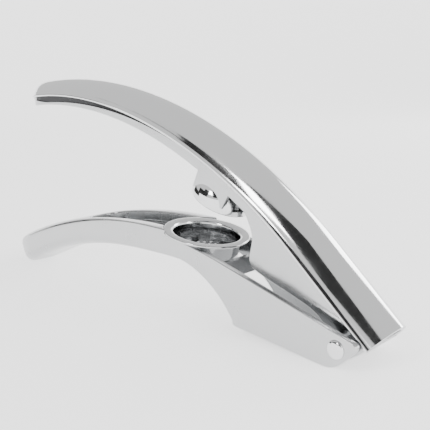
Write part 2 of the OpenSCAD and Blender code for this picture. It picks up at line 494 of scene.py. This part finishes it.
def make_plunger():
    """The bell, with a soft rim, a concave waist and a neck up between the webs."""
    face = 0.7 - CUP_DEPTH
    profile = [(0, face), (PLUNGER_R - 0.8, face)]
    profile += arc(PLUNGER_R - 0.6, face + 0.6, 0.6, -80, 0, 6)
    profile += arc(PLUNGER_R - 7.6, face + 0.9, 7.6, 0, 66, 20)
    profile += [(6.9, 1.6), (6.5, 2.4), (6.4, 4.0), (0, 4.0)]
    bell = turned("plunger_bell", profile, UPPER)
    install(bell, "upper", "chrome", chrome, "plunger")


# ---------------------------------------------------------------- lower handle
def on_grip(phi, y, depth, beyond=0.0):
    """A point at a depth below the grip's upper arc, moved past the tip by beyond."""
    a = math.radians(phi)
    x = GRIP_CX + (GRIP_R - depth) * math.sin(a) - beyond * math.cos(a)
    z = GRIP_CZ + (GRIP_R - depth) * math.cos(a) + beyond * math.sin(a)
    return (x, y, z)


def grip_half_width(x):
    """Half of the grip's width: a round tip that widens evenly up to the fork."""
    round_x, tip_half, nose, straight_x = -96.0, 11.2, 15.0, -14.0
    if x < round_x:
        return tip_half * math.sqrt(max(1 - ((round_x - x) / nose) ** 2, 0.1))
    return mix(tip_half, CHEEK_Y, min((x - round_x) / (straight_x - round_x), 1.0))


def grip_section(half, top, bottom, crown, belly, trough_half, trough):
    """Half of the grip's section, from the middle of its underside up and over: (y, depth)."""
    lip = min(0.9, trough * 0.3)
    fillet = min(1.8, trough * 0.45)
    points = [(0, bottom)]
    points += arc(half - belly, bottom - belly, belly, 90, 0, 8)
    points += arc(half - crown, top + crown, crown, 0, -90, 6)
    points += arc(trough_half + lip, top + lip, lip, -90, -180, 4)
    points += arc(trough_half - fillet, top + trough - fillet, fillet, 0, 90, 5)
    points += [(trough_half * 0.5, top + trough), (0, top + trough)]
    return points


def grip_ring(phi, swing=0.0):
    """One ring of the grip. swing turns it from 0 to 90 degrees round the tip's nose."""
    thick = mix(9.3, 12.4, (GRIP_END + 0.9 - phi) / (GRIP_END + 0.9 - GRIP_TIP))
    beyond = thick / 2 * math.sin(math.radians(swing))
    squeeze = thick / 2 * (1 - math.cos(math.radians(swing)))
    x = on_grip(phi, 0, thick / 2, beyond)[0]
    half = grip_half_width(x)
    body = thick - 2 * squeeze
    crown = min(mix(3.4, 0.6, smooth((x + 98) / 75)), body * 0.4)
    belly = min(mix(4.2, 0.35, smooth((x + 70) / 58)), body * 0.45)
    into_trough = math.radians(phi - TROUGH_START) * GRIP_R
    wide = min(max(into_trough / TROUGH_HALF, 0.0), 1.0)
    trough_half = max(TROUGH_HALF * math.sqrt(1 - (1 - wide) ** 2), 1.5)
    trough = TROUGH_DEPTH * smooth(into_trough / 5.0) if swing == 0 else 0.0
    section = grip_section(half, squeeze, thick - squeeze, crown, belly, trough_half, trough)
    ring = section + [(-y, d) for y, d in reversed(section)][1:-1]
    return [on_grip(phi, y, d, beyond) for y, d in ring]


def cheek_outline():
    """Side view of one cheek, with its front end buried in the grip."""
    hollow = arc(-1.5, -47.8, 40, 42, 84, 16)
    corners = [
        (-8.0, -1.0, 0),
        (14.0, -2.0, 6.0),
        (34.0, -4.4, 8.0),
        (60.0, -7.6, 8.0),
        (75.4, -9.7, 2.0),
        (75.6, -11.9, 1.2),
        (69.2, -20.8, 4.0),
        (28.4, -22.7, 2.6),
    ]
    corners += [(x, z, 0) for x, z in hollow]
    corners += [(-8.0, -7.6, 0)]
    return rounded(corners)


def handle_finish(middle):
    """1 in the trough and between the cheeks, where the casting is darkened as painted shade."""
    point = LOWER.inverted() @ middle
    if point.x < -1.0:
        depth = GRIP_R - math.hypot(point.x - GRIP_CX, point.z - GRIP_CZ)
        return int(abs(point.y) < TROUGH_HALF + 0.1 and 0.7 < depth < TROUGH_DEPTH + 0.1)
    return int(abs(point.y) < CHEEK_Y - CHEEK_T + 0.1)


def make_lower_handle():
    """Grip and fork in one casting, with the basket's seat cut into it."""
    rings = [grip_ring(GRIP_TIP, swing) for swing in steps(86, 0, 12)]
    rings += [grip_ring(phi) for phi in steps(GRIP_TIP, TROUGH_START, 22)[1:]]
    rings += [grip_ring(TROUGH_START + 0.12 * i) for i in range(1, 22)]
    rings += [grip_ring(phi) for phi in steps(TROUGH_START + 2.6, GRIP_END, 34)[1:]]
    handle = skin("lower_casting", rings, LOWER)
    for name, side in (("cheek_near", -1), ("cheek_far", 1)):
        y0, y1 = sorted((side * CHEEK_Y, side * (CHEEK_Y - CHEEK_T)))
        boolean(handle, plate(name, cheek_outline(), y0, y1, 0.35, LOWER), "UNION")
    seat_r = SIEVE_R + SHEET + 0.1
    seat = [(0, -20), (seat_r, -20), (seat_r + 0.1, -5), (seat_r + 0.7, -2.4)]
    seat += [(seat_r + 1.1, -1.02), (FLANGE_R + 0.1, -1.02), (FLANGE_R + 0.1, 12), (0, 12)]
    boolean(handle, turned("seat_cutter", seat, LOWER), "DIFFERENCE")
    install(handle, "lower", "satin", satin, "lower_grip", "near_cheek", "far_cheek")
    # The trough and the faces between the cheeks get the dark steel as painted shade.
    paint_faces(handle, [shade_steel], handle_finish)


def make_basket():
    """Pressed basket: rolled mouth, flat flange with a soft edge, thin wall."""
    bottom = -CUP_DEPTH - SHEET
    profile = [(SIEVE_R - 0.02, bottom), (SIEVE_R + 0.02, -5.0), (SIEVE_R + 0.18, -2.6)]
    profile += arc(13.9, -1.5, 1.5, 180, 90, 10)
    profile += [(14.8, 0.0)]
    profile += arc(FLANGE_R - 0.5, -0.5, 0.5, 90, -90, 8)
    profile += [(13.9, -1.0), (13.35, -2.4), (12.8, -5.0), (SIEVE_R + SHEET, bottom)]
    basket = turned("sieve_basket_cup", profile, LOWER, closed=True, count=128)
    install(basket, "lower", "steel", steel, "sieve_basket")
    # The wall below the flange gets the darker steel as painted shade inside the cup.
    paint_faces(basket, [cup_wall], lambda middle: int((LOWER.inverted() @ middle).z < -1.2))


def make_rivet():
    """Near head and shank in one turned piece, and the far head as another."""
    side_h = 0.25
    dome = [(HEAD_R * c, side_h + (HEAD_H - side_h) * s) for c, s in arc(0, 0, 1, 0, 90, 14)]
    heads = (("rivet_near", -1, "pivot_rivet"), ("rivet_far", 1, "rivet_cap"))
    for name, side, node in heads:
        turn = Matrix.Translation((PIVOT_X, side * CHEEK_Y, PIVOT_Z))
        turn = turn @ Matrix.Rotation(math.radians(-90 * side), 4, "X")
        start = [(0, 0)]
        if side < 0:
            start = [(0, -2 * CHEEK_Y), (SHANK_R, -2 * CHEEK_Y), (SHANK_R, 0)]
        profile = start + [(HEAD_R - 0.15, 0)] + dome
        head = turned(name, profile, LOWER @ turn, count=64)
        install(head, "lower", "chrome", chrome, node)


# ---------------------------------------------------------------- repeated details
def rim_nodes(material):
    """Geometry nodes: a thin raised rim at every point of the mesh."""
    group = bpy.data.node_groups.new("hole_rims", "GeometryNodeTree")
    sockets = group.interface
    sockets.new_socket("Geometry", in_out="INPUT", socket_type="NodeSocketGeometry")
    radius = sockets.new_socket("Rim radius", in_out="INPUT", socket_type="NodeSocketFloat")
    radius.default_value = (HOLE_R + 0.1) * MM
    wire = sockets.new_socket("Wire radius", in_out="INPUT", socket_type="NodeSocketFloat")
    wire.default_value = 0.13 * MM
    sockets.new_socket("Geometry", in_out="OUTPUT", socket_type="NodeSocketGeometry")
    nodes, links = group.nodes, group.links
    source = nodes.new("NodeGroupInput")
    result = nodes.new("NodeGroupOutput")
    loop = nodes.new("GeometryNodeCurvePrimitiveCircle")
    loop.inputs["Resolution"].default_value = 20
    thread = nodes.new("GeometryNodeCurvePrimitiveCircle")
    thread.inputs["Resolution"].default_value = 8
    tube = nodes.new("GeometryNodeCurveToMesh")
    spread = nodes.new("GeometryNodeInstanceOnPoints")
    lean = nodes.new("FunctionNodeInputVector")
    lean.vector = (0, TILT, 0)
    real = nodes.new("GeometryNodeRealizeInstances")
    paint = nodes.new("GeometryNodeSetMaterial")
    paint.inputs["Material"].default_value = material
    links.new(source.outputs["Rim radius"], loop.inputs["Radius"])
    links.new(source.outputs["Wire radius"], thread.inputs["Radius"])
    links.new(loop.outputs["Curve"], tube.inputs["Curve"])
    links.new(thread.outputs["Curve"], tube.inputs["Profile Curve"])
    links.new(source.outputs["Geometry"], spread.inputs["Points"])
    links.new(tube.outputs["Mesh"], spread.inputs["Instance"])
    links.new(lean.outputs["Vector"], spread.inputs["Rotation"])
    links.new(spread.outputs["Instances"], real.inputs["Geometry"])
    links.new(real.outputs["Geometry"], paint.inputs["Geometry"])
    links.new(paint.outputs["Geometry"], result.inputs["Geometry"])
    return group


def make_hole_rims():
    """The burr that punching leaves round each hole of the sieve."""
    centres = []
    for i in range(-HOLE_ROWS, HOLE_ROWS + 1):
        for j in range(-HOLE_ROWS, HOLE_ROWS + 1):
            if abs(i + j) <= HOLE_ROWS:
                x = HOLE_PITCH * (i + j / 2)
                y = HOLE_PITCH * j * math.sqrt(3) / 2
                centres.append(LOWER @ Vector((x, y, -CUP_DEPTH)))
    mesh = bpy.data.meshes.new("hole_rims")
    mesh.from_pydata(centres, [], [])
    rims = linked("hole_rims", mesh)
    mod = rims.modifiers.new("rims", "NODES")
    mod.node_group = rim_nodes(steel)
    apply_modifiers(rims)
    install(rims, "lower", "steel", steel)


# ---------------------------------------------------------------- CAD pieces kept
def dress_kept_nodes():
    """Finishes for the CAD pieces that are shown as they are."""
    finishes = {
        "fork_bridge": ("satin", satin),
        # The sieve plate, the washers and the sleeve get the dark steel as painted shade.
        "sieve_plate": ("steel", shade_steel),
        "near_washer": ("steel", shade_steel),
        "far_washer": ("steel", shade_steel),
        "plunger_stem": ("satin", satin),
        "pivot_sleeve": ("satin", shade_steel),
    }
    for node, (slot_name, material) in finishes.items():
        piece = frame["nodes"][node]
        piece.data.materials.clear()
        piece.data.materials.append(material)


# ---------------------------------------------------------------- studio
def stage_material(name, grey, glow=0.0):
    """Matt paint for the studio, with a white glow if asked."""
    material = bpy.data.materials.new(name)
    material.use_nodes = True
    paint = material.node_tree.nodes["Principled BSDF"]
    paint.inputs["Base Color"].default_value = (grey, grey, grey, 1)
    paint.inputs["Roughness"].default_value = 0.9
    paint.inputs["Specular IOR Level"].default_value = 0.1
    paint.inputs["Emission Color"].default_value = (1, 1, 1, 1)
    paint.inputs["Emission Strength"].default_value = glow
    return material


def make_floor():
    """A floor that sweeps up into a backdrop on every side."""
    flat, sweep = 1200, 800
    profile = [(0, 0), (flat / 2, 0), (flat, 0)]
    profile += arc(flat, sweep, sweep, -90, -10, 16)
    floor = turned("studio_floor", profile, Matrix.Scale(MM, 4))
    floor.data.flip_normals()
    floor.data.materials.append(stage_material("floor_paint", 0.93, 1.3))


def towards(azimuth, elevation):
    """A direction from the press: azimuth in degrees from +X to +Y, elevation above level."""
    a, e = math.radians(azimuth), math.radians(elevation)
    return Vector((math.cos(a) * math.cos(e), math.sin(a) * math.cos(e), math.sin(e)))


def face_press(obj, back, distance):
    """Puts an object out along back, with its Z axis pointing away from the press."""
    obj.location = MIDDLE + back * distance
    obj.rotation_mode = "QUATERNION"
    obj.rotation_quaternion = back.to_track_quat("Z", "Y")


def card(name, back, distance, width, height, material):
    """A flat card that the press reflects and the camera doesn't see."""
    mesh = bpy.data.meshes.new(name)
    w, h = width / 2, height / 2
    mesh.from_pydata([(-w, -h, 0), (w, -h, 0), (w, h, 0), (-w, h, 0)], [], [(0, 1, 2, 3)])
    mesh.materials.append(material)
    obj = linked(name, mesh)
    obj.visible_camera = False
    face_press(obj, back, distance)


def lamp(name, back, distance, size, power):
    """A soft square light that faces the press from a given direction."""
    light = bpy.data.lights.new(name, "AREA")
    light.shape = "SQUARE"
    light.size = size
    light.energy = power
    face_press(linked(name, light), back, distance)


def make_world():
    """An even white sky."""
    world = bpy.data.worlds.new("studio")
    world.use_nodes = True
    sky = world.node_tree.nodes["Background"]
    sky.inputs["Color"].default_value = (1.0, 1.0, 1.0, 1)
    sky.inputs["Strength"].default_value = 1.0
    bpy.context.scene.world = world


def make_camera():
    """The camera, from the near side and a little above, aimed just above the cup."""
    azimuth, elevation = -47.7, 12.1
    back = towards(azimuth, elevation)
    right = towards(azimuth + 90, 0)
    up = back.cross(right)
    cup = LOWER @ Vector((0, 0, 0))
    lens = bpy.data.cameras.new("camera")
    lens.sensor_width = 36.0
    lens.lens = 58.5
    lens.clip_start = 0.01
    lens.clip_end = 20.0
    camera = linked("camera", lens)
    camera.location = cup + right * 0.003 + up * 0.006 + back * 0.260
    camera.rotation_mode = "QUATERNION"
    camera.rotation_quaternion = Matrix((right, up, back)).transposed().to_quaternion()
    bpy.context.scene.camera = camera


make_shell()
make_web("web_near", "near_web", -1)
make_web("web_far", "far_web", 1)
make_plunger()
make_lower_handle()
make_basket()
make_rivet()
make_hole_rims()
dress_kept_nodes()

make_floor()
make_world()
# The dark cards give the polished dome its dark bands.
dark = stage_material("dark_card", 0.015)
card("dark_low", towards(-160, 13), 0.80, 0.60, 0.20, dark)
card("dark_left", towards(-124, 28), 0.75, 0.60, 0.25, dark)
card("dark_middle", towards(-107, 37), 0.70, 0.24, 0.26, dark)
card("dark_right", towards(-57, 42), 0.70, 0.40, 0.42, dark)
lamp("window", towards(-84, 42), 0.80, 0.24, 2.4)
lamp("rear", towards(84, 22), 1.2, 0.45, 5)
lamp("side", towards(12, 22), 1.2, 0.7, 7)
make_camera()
■ ■ ■ ■ ■ ■ ■
§ **Task to carry out**: Copy every line that includes the string "scene" from the material above.

§ **Result of this task**:
Write part 2 of the OpenSCAD and Blender code for this picture. It picks up at line 494 of scene.py. This part finishes it.
    bpy.context.scene.world = world
    bpy.context.scene.camera = camera